Purtroppo le persone che stiamo tentando di portare alla luce, sono soggetti  difficili da inquadrare dal punto di vista legale, intanto perché cambiano spesso la loro ragione sociale e poi perché fare i disonesti resta pur sempre una professione, anche se a farne le spese sono le vittime che hanno in questo caso scritto alle redazioni dei più noti programmi satirici, per essere aiutate, senza ottenere risultati. Nel frattempo le vittime delle associazioni fantasma aumentano sotto lo sguardo di persone affrante, arrabbiate, impotenti, che non soltanto non si ritrovano difese, ma che subiscono perfino minacce e ritorsioni.

Il caso Paola Caio è tra i più noti, ovvero quello di una donna cui venne uccisa la figlia a calci e pugni, in seguito adescata da una associazione anti violenza di Roma, presieduta da una donna senza né arte né parte, che in un primo momento l’ha illusa offrendole il suo sostegno, ma che successivamente ha iniziato a perseguitarla, sia attraverso post su Facebook, sia facendo scrivere articoli contro di lei, accusandola di essere una stalker.

Ci si domanda a cosa servano le scarpette rosse o le panchine dipinte, quando nessuno ha ancora fermato quella persona che ha per anni dilaniato Paola Caio, addirittura denunciandola per ben due volte, nonostante venisse prontamente assolta. Ci si chiede cosa aspettino quei programmi che si occupano di smascherare gli imbroglioni, a togliere a certe persone il potere di ferire chi di cicatrici ne ha già troppe.

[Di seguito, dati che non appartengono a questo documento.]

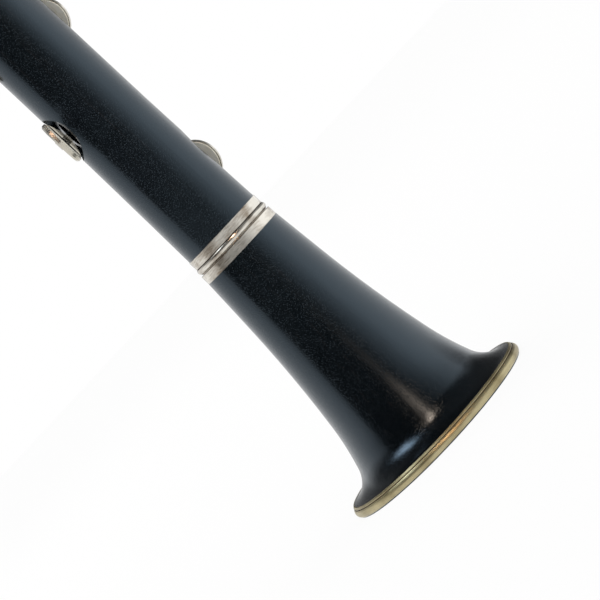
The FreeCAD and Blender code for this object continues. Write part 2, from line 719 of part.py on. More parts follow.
# Tone holes under pads: name, angle, height above the joint's foot, cup radius and seat depth
# below the skin. The first three have the deep, wide seats that show from the back.
PAD_HOLES = {
    "low_e": (-42, LOWER_FOOT, 24.0, 8.9, 2.9),
    "low_f": (98, LOWER_FOOT, 62.0, 8.5, 3.1),
    "low_f_sharp": (-42, LOWER_FOOT, 94.0, 8.5, 2.3),
    "a_flat": (-74, LOWER_FOOT, 148.5, 5.8, 1.6),
    "right_hand": (0, LOWER_FOOT, 197.5, 4.6, 0.9),
    "b_sliver": (-86, LOWER_FOOT, 186.5, 4.2, 0.9),
    "c_sharp": (18, LOWER_TOP, 13.5, 4.8, 0.9),
    "e_flat_sliver": (-86, LOWER_TOP, 20.5, 4.2, 0.9),
    "middle_ring": (0, LOWER_TOP, 66.5, 4.4, 0.9),
    "first_ring": (0, LOWER_TOP, 98.5, 4.4, 0.9),
    "thumb_ring": (166, LOWER_TOP, 75.5, 4.2, 0.9),
    "throat_g_sharp": (38, LOWER_TOP, 126.5, 4.2, 0.9),
    "throat_a": (2, LOWER_TOP, 140.5, 4.4, 0.9),
    "side_1": (-62, LOWER_TOP, 116.5, 4.2, 0.9),
    "side_2": (-102, LOWER_TOP, 154.5, 4.2, 0.9),
    "side_3": (-80, LOWER_TOP, 134.5, 4.2, 0.9),
    "side_4": (-132, LOWER_TOP, 116.5, 4.2, 0.9),
    "register": (180, LOWER_TOP, 173.5, 4.0, 0.9),
}
# Finger holes: angle and height above the joint's foot; a raised one stands inside a ring.
FINGER_HOLES = {
    "right_third": (0, LOWER_FOOT, 143.0, True),
    "right_second": (0, LOWER_FOOT, 163.0, True),
    "right_first": (0, LOWER_FOOT, 182.5, True),
    "left_third": (0, LOWER_TOP, 28.5, False),
    "left_second": (0, LOWER_TOP, 52.5, True),
    "left_first": (0, LOWER_TOP, 82.0, True),
    "left_thumb": (180, LOWER_TOP, 93.5, True),
}


def hole_height(name):
    angle, foot, rise, *_ = {**PAD_HOLES, **FINGER_HOLES}[name]
    return value(foot) + rise


def seat(name):
    return skin(hole_height(name)) - PAD_HOLES[name][4]


def chimney_top(name):
    return skin(hole_height(name)) + d.chimney_lift


def drilled(label, blank, foot):
    """Raise the finger-hole chimneys of one joint and drill all its tone holes."""
    chimneys, tools = [], []
    for name, (angle, joint, rise, raised) in FINGER_HOLES.items():
        if joint != foot:
            continue
        height = f"{joint} + {rise}"
        if raised:
            top = f"{chimney_top(name):.4f}"
            chimneys.append(radial_cylinder(name + "_chimney", "chimney_radius", "bore_radius + 4",
                                            top, angle, height))
        tools.append(radial_cylinder(name + "_hole", "finger_hole_radius", "0", "socket_radius + 9",
                                     angle, height))
    for name, (angle, joint, rise, cup, depth) in PAD_HOLES.items():
        if joint != foot:
            continue
        height = f"{joint} + {rise}"
        tools.append(radial_cylinder(name + "_seat", f"{cup} + seat_margin", f"{seat(name):.4f}",
                                     "socket_radius + 9", angle, height))
        tools.append(radial_cylinder(name + "_hole", f"{cup} * 0.6", "0", "socket_radius + 9",
                                     angle, height))
    raised_wood = boolean("MultiFuse", label + "_with_chimneys", [blank, *chimneys])
    bores = boolean("MultiFuse", label + "_tone_holes", tools)
    return keep(boolean("Cut", label + "_drilled", (raised_wood, bores)), label)


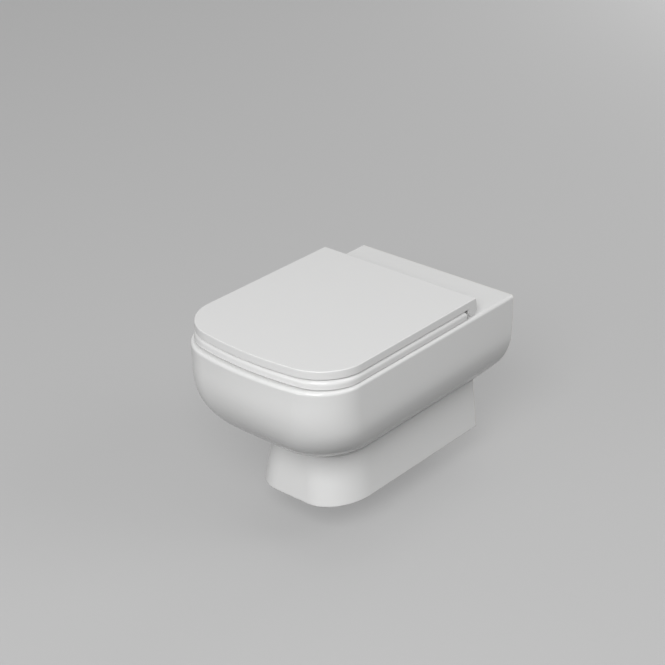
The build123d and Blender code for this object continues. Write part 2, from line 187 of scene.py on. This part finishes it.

Danneggiare una vittima di violenza, lucrare su di lei chiedendo donazioni che finiscono soltanto nelle tasche del tesoriere dell’associazione stessa, minacciarla di tacere e innescare atti persecutori nei suoi confronti tramite diffamazione a mezzo stampa, è un comportamento gravissimo che va denunciato.

Quelle lancette sulla ricorrenza non possono e non devono essere oggetto di strumentalizzazione con scopi narcisistici e millantatori, come ancora sta accadendo.

Dunque lo sguardo ricada sugli impostori allo sbaraglio che fanno uso delle associazioni per guadagnare soldi sulla pelle delle vittime di violenza.

Va detto che certe associazioni  possono essere lesive anche per l’immagine di quelle vere, che hanno obiettivi umanitari reali, ma che rischiano di precipitare nel calderone del cattivo nome generalizzato.

Lo sguardo non si fermi sul simbolismo della scarpetta o della panchina, ma sul volto taciuto dell’impostore che non è meno dannoso di chi uccide. Vanno riconosciuti, fermati e arrestati, i falsi rappresentanti delle associazioni anti violenza,  per la giusta tutela delle vittime come Paola Caio e come molte altre che si ritrovano risucchiate in questo assurdo vortice.

Le scarpe e le panchine non servono a niente, senza la capacità di intuire  chi, professandosi benefattore delle vittime di violenza, in realtà le distrugge goccia a goccia, nella più ingiusta, irrispettosa, offensiva, vergognosa omertà.

Impariamo la verità e soprattutto rispettiamola, come vorrebbe Monica, la figlia di Paola, oggi un angelo tra gli angeli.